History of the Peloponnesian War

Thucydides

Thucydides, Vol. 1-4. Smith, Charles Foster, translator. London and Cambridge, MA: Heinemann and Harvard University Press, 1919-1923.

An assembly being held there, the Catanaeans would not receive the army but bade the generals come in and say what they wanted. While, then, Alcibiades was speaking, and the attention of the people in the city was wholly directed to the assembly, the soldiers, breaking unobserved through a posterngate that had been badly built into the wall, entered and were walking about in the market-place.

Those Catanaeans who were partisans of the Syracusans, seeing the soldiers inside, at once became much frightened and slipped away, not in any large numbers; the others voted alliance with the Athenians and bade them bring the rest of their army from Rhegium.
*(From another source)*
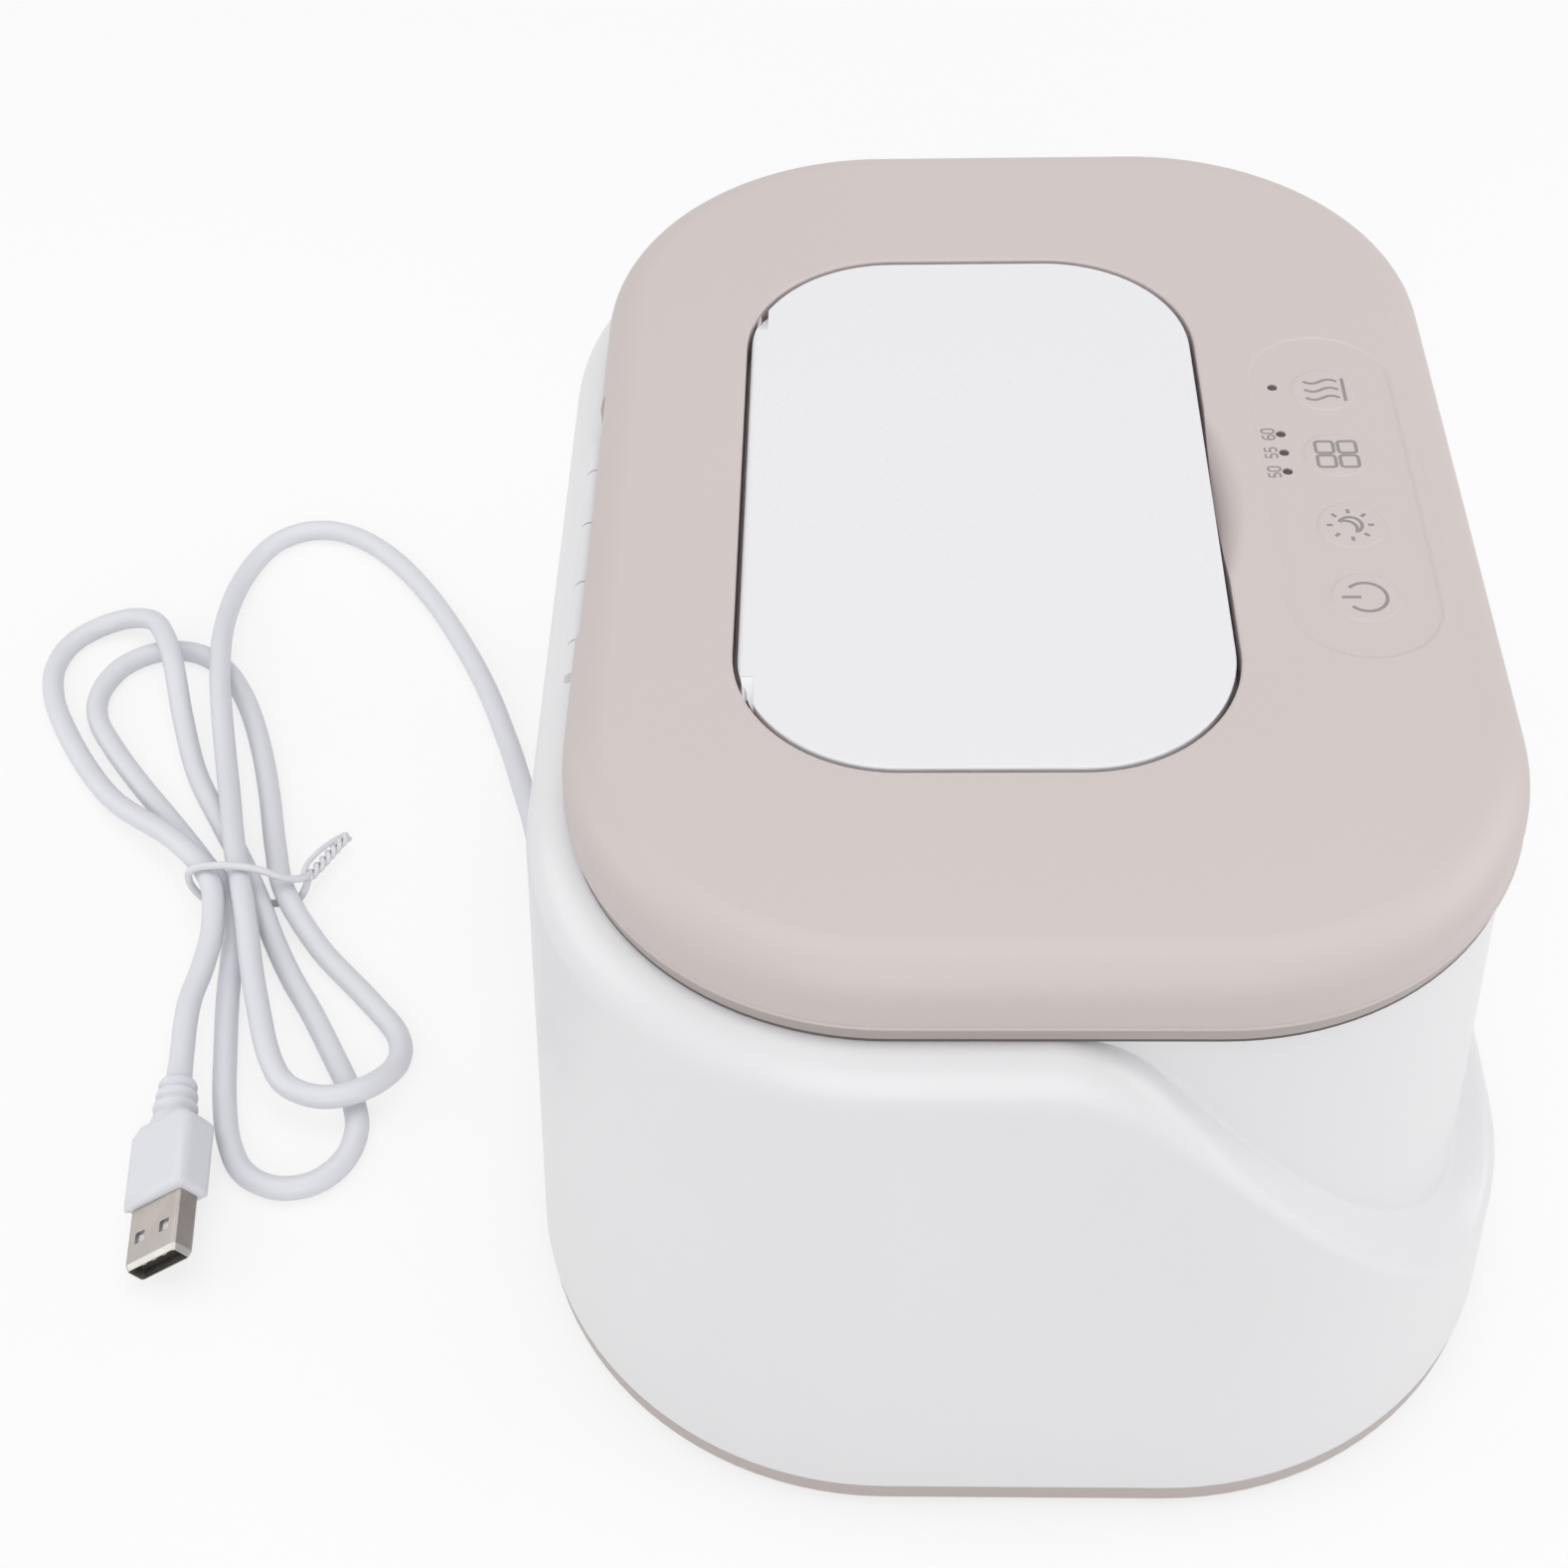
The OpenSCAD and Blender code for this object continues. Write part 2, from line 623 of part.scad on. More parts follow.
mouth_t = 1.2;                      // web that the slot is cut in
slot_x = 64;
slot_y = 12;
module dispensing_mouth() color([0.90, 0.90, 0.91])
    difference() {
        union() {
            translate([0, 0, well_z - well_t - mouth_t]) linear_extrude(well_t + mouth_t) mouth_outline(-0.1);
            // thin flange on the well's floor
            translate([0, 0, well_z]) linear_extrude(0.4) mouth_outline(1.4);
        }
        translate([0, 0, well_z - well_t]) linear_extrude(lid_h) mouth_outline(-2);
        translate([0, mouth_y, liner_z]) linear_extrude(lid_h) rounded(slot_x, slot_y, slot_y / 2 - 0.1);
    }

// ---------- flap ----------

flap_pin_x0 = corner_start - 1.5;
flap_pin_x1 = corner_start + 14.5;
corner_x0 = corner_start + 4.9;     // the flap's back corners are stepped down from here
corner_x1 = corner_start + 7.1;     // and lower from here, to pass the lid's edge
corner_drop = [0.52, -0.6];         // heights of the two steps above the hinge axis
module flap_cover() color([0.95, 0.95, 0.96])
    difference() {
        translate([0, 0, flap_top - flap_t]) linear_extrude(flap_t) flap_outline(0);
        // hinge edge rounded about the pins
        difference() {
            translate([-flap_len, axis_y, flap_top - 10]) cube([2 * flap_len, 10, 20]);
            rod_x(flap_roll, -flap_len, flap_len, axis_y, axis_z);
        }
        for (s = [0, 1]) mirror([s, 0, 0]) {
            rod_x(flap_pin_d / 2 + pin_clear, flap_pin_x0 - 0.5, flap_pin_x1, axis_y, axis_z);
            // steps in the back corners
            translate([corner_x0, axis_y - flap_roll - 0.3, axis_z + corner_drop[0]]) cube([10, 10, 10]);
            translate([corner_x1, axis_y - flap_roll - 0.3, axis_z + corner_drop[1]]) cube([10, 10, 10]);
        }
        // seat of the seal
        translate([0, 0, flap_top - flap_t - 1]) linear_extrude(1 + seal_sink) flap_seal_outline();
    }

flap_seal_in = 1.8;                 // round the mouth, from its edge
flap_seal_out = 4;
module flap_seal_outline() difference() {
    mouth_outline(flap_seal_out);
    mouth_outline(flap_seal_in);
}

module flap_seal() color([0.88, 0.88, 0.88])
    translate([0, 0, well_z + seam]) linear_extrude(flap_top - flap_t + seal_sink - well_z - seam)
        flap_seal_outline();

module flap_pins() color([0.75, 0.76, 0.78])
    for (s = [0, 1]) mirror([s, 0, 0]) rod_x(flap_pin_d / 2, flap_pin_x0, flap_pin_x1, axis_y, axis_z);

// ---------- lead, hank, tail and plug ----------

// Points of a smooth curve through a route, n to a stretch
function spline(p, n) = [for (i = [0:len(p) - 2], k = [0:n - 1]) let (t = k / n,
    a = p[max(i - 1, 0)], b = p[i], c = p[i + 1], d = p[min(i + 2, len(p) - 1)])
    0.5 * (2 * b + (c - a) * t + (2 * a - 5 * b + 4 * c - d) * t * t
    + (3 * b - a - 3 * c + d) * t * t * t)];
function whole(p, n) = concat(spline(p, n), [p[len(p) - 1]]);
function slice(p, from, to) = [for (i = [from:to]) p[i]];
function unit(v) = v / norm(v);
function run_dir(q, i) = unit(q[min(i + 1, len(q) - 1)] - q[max(i - 1, 0)]);
function ring(c, t, r, n) = let (s = unit(cross(t, [0, 0, 1])), u = cross(s, t))
    [for (k = [0:n - 1]) c + r * (cos(360 * k / n) * s + sin(360 * k / n) * u)];

// A round tube along the points q, from one of them to another
module tube(q, from, to, r, n) {
    m = to - from + 1;
    pts = [for (i = [from:to]) each ring(q[i], run_dir(q, i), r, n)];
    sides = [for (i = [0:m - 2], k = [0:n - 1]) let (a = i * n + k, b = i * n + (k + 1) % n)
        each [[a, b, b + n], [a, b + n, a + n]]];
    caps = [for (k = [1:n - 2]) each [[0, k + 1, k], [(m - 1) * n, (m - 1) * n + k, (m - 1) * n + k + 1]]];
    polyhedron(points = pts, faces = concat(sides, caps));
}

cr = cord_d / 2;
tie_x = 17;
// From the gland, down to the table and round behind the body to the tie
lead_route = [[gland_x, gland_y, gland_z], [8.13, 79.3, gland_z], [9.2, 82.6, gland_z],
    [11.7, 85.2, 12], [15.3, 86.8, 11.2], [21.6, 88, 10], [28, 89.4, 8.6], [34.5, 91.1, 7.3], [40.7, 93, 6],
    [47.3, 95, 4.7], [53.9, 97, 3.5], [60.9, 99.4, 2.6], [72.6, 103.8, 2.2], [84.6, 109.4, 2.2],
    [97, 116.2, 2.2], [107, 122.8, 2.2], [115.3, 129.6, 2.2], [121.6, 136.8, 2.2], [125, 144, 2.2],
    [125, 151, 2.2], [121.6, 156.8, 2.2], [115.5, 160.6, 2.2], [107, 162.8, 2.8], [97, 163.2, 4.6],
    [86, 162.3, 7], [76, 160.9, 7.5], [66, 159, 7], [53, 156, 6], [40, 152.6, 7], [28, 149.6, 8.2]];
// Two long loops to each side of the tie, the last strand leaving over the others
hank_route = [[28, 149.6, 8.2], [17, 146.3, 8.6], [6, 143.2, 8], [-3, 141, 7.2], [-13, 138, 7],
    [-24, 134.2, 7.1], [-31, 129.8, 7.2], [-34, 122.5, 7.6], [-31.8, 115.2, 7.3], [-25, 110.8, 4.8],
    [-16.8, 111.8, 2.7], [-8, 118.6, 2.2], [4, 129.4, 2.2], [17, 138.2, 4], [30, 142.5, 2.2],
    [44, 146, 2.2], [56, 149.5, 2.2], [67, 153.6, 2.2], [75, 157.6, 2.2], [81.5, 162.4, 2.2],
    [86, 169.4, 2.2], [86, 177.6, 2.2], [81.2, 184.4, 2.2], [73.4, 187.2, 2.2], [66, 186, 2.2],
    [58, 181.2, 2.2], [48, 173.8, 2.2], [36, 164, 2.2], [26, 156.2, 2.2], [17, 149.8, 4], [6, 147, 2.2],
    [-8, 145.5, 2.2], [-20, 143.8, 2.2], [-31, 142, 2.2], [-40, 139.6, 2.2], [-46.6, 135.8, 2.2],
    [-49.8, 129.4, 2.2], [-48.6, 122.6, 2.2], [-43.6, 118, 2.2], [-36.8, 116.8, 2.2], [-29.5, 119, 2.2],
    [-21, 123.4, 2.2], [-11, 129, 2.2], [-3, 134, 2.2], [6, 138.8, 2.4], [17, 144, 4], [28, 149.6, 2.6],
    [37, 154.8, 2.2], [50, 162, 2.2], [64, 167.2, 3.8], [77, 171, 7.4], [85, 174.2, 7.6],
    [91.6, 178.4, 6.4], [95, 185, 3.8], [93.6, 191.8, 2.4], [88.6, 196.8, 2.2], [81.4, 198.6, 2.2],
    [73.5, 197.2, 2.2], [65, 193.4, 2.2], [53, 186, 2.2], [41, 176.5, 3.6], [28, 161.8, 7.6],
    [17, 152.4, 8.6]];
// Over the last loop and level to the plug's strain relief
tail_route = [[17, 152.4, 8.6], [6, 149.8, 7.6], [-3, 150, 7], [-11, 151, 6.9], [-17.09, 150.87, 6.9],
    [-21.56, 150.44, 6.9], [-26.03, 150.01, 6.9]];

// One smooth line through all three, two steps to a stretch, nowhere below the table, then cut
// where they meet
cord_line = whole(concat(lead_route, slice(hank_route, 1, len(hank_route) - 1),
    slice(tail_route, 1, len(tail_route) - 1)), 2);
cord_path = [for (q = cord_line) [q[0], q[1], max(q[2], cr)]];
lead_end = 2 * (len(lead_route) - 1);
hank_end = lead_end + 2 * (len(hank_route) - 1);
tail_end = len(cord_path) - 1;

// Least gap between strands, over points more than three diameters apart along the cord
along = [for (i = 0, d = 0; i < len(cord_path);
    d = d + (i + 1 < len(cord_path) ? norm(cord_path[i + 1] - cord_path[i]) : 0), i = i + 1) d];
cord_gap = min([for (i = [0:len(cord_path) - 1], j = [i + 1:1:len(cord_path) - 1])
    along[j] - along[i] > 3 * cord_d ? norm(cord_path[i] - cord_path[j]) - cord_d : cord_d]);
echo(least_gap_between_strands = cord_gap);
echo(cord_length = along[len(along) - 1]);

// Tapered sleeve that keeps the cord from kinking where it leaves the gland
module cord_sleeve() color([0.90, 0.90, 0.92])
    translate([gland_x, gland_y, gland_z]) rotate([-90, 0, 0]) difference() {
        cylinder(h = relief_out, r1 = gland_r - 0.2, r2 = cord_d / 2 + 0.6);
        translate([0, 0, -1]) cylinder(h = relief_out + 2, r = cord_d / 2 + 0.05);
    }

module cord_lead() color([0.89, 0.89, 0.92]) tube(cord_path, 0, lead_end, cr, 10);
module cord_hank() color([0.89, 0.89, 0.92]) tube(cord_path, lead_end, hank_end, cr, 6);
module cord_tail() color([0.89, 0.89, 0.92]) tube(cord_path, hank_end, tail_end, cr, 10);

tie_r = 0.8;
// In from one end, once round the five strands and out beside where it came in
tie_route = [[31.5, 129.6, 2.6], [25.5, 132.2, 3.8], [20.6, 134, 3.9], [17.6, 135, 2.6], [tie_x, 137.6, 0.9],
    [tie_x, 145, 0.85], [tie_x, 151.4, 0.9], [tie_x, 154.8, 2.6], [tie_x, 156.4, 7], [tie_x, 155.6, 10.6],
    [tie_x, 152.2, 12], [tie_x, 146.2, 12], [tie_x, 141.6, 10.6], [tie_x, 137.8, 8.4],
    [18.4, 134.6, 6.6], [22, 131.8, 6], [28, 128.6, 5.4], [33, 127, 4.6]];
tie_path = whole(tie_route, 2);
module cord_tie() color([0.93, 0.93, 0.95]) tube(tie_path, 0, len(tie_path) - 1, tie_r, 6);

// The plug lies turned on its edge on the table
plug_at = [-56.4, 147.09, 6.9];
plug_turn = 180 + 5.5;
plug_roll = 33.6;
mold_len = 18.5;
mold_w = 15.6;
mold_t = 8;
relief_len = 12;
plug_wall = 0.3;
window = 2.2;
module at_plug() translate(plug_at) rotate([0, 0, plug_turn]) rotate([plug_roll, 0, 0]) children();

module plug_body() color([0.92, 0.92, 0.94])
    at_plug() {
        difference() {
            rotate([0, -90, 0]) linear_extrude(mold_len) rounded(mold_t, mold_w, 2);
            plug_block(-1, 1, 0);
        }
        translate([-mold_len, 0, 0]) rotate([0, -90, 0]) cylinder(h = relief_len, r1 = 3.9, r2 = 2.9);
    }

// Block along the plug's metal shell from x0 to x1, drawn in by o
module plug_block(x0, x1, o)
    translate([x0, -plug_w / 2 + o, -plug_t / 2 + o]) cube([x1 - x0, plug_w - 2 * o, plug_t - 2 * o]);

module plug_shell() color([0.72, 0.71, 0.69])
    at_plug() difference() {
        plug_block(-1, plug_len, 0);
        plug_block(plug_wall, plug_len + 1, plug_wall);
        for (s = [-1, 1]) translate([5.2, s * 2.9 - window / 2, -plug_t]) cube([window, window, 2 * plug_t]);
    }

tongue_t = 1.7;
module plug_tongue() color([0.12, 0.12, 0.13])
    at_plug() translate([plug_wall, -plug_w / 2 + plug_wall, -plug_t / 2 + plug_wall])
        cube([plug_len - 0.4, plug_w - 2 * plug_wall, tongue_t]);

module plug_contacts() color([0.85, 0.70, 0.35])
    at_plug() for (i = [-1.5:1:1.5])
        translate([3, 2.4 * i - 0.5, -plug_t / 2 + plug_wall + tongue_t]) cube([7.4, 1, 0.25]);

outer_shell();
base_plate();
rubber_feet();
base_screws();
inner_tub();
heater_band();
heat_plate();
insulation_pad();
temperature_sensor();
main_board();
board_parts();
board_screws();
night_light_board();
night_light_leds();
lid_hinge_pin();
cord_gland();
lid_cover();
lid_liner();
lid_seal();
liner_screws();
touch_board();
touch_springs();
indicator_leds();
dispensing_mouth();
flap_cover();
flap_seal();
flap_pins();
cord_sleeve();
cord_lead();
cord_hank();
cord_tail();
cord_tie();
plug_body();
plug_shell();
plug_tongue();
plug_contacts();
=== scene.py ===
"""Baby wipe warmer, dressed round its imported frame: housing with a set-back front, lid with a
touch panel, dispensing flap, inner tub, and a folded cord with its plug.

Laid out as an add-on and run as a script. Lengths in the tables below are millimetres.
"""

import json
import math

import bmesh
import bpy
from bpy.props import FloatProperty, FloatVectorProperty, PointerProperty
from mathutils import Matrix, Vector


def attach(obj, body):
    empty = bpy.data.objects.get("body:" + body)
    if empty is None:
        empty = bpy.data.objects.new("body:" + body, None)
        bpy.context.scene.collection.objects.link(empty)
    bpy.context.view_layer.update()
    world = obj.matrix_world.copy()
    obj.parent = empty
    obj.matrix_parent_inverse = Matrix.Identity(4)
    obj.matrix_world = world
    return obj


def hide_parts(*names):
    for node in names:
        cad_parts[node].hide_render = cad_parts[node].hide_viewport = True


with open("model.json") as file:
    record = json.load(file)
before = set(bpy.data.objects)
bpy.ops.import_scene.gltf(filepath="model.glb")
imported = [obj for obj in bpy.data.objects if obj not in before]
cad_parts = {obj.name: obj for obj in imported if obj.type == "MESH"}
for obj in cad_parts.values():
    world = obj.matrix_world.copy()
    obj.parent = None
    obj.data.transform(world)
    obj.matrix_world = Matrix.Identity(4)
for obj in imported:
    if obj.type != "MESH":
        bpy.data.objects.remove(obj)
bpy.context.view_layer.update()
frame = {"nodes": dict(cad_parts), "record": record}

bl_info = {
    "name": "Baby wipe warmer",
    "version": (1, 0, 0),
    "blender": (4, 5, 0),
    "location": "3D View > Sidebar > Wipe warmer",
    "description": "Builds the visible pieces of a baby wipe warmer round its frame",
    "category": "Add Mesh",
}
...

After this the Athenians sailed back to Rhegium, then putting out from there with their whole armament for Catana, on their arrival they set about arranging their camp.

Meanwhile news came from Camarina that if the Athenians would go thither the Camarinaeans would join them, and also that the Syracusans were manning a fleet. Accordingly they proceeded with their whole army along the coast, first to Syracuse; and when they found no fleet was being manned, they again continued along the coast to Camarina and putting to shore sent forward a herald. The Camarinaeans, however, would not receive them, saying that the terms of their oath were to receive the Athenians only if they put in with a single ship, unless they themselves sent for more.

So the Athenians sailed away without accomplishing anything; and after landing at a point in Syracusan territory and making raids, when the Syracusan cavalry had come to the rescue and killed some of their light-armed troops that were straggling they went back to Catana.